In the novel's final pages, the narrative shifts to Jen's perspective. She explains that the relationship was challenging because of Andy's emotional struggles and lack of ambition, and that she believes being single is the best decision for her personal growth. The book concludes with Jen planning a year-long tour of South America in 2020, while Andy prepares to perform his new show at the Edinburgh Festival Fringe that summer.

== Themes ==
A central theme in the novel is heartbreak and the coping mechanisms that follow. The novel uses relationship maxims such as "The Flip", describing the shift in power during a breakup, and the "90/10 rule", which posits that people seek rebound partners who possess the 10% of qualities missing in their previous partners.

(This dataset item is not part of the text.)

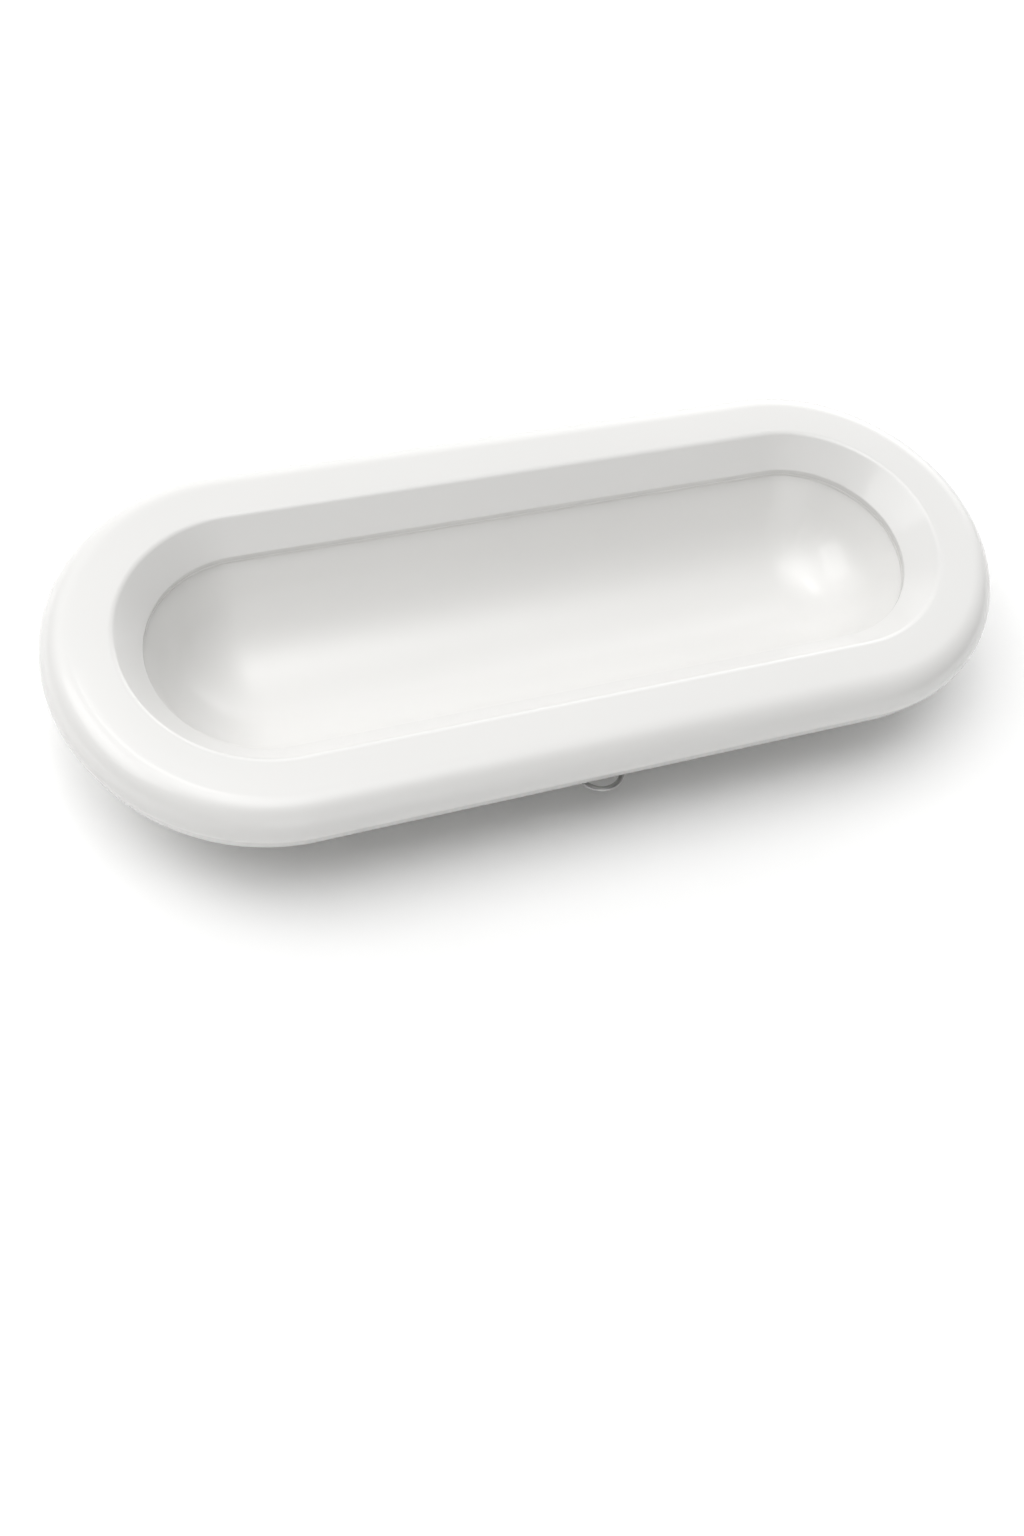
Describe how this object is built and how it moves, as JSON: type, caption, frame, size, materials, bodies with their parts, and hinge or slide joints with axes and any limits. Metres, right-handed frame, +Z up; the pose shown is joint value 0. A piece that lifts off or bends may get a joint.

Dolly Alderton also addresses male friendships and the challenges men face in expressing their emotions, including how social expectations affect the ways men communicate and seek support from friends during difficult times.

== Style ==
Most of Good Material is narrated in the first person by Andy. In the final section of the novel, the narrative shifts to Jen's point of view.

== Background ==
Dolly Alderton started writing Good Material in 2020 following a breakup. To research the male experience of heartbreak and relationships, Alderton interviewed around 15 men. Sam Franzini of Shondaland reported that the men often felt they lacked the language or permission to discuss their emotions in detail with male friends: "They told her that when they spoke to their friends about their break-ups, 'they felt they were boring them. Some of them said they could talk for a while but eventually they would worry they weren't being entertaining enough or that their dignity was compromised.'"

Alderton said she chose to write from a male perspective to challenge herself as a fiction writer and to create a character distinct from herself, contrasting with her previous novel, Ghosts.

Franzini compared Good Material with Alderton's 2018 memoir, Everything I Know About Love, writing that "Good Material reads like the precursor to Everything I Know About Love. Before the wisdom, before the lessons, before the growth – Andy is the target demographic for the life advice Alderton offered up in her 2018 memoir."

== Reception ==
Writing for The New York Times, Katie Baker described the novel as "deliver[ing] the most delightful aspects of classic romantic comedy — snappy dialogue, realistic relationship dynamics, humorous meet-cutes and misunderstandings — and leav[ing] behind the clichéd gender roles and traditional marriage plot." Hephzibah Anderson of The Observer wrote that Alderton "entertains with observational quips about thirtysomething life" and noted the "distinctly Hornbyesque charm to her well-meaning characters and their relatable dramas." Michael Donkor, writing for The Guardian, described the novel's "bouncy and very British comic sensibility" and wrote that "the overriding impression it leaves is one of a writer comfortably settling into her groove, and very much in control of her material." Kirkus Reviews described the novel as "an easy read for those with a soft spot for the hopelessly doomed romantic", while also writing that "save for a couple of quips about Boris Johnson and the wealth disparity between Andy and Jen, the novel lacks any meaningful social commentary."

Daisy Lester of The Independent gave the novel five out of five stars, calling it "a cliché-avoiding break-up novel" and praising its "whipsmart dialogue and relatable millennial themes." Clare Mulroy of USA Today awarded the novel 3.5 out of 4 stars, writing that "Alderton's writing shines its brightest in the last 60 pages of the book when she uses a surprising and sharp juxtaposition to put the story to bed. Her ability to create complex characters and tell the story with a varied perspective is masterful, giving Andy (and us as readers) the closure that's needed from this heartbreak." Anna Bonet of the i praised the novel, stating that "if only more books were as funny as this" and that "Alderton's take on the breakup novel showcases her knack for rich characterisation and zippy dialogue like never before."

Multiple reviewers drew comparisons between Good Material and Nick Hornby's novel High Fidelity due to their shared premise of a man dissecting a past relationship. Franzini discussed the novel's treatment of power dynamics in age-gap relationships, unrequited love, and the experience of feeling eclipsed by a younger generation in one's mid-thirties.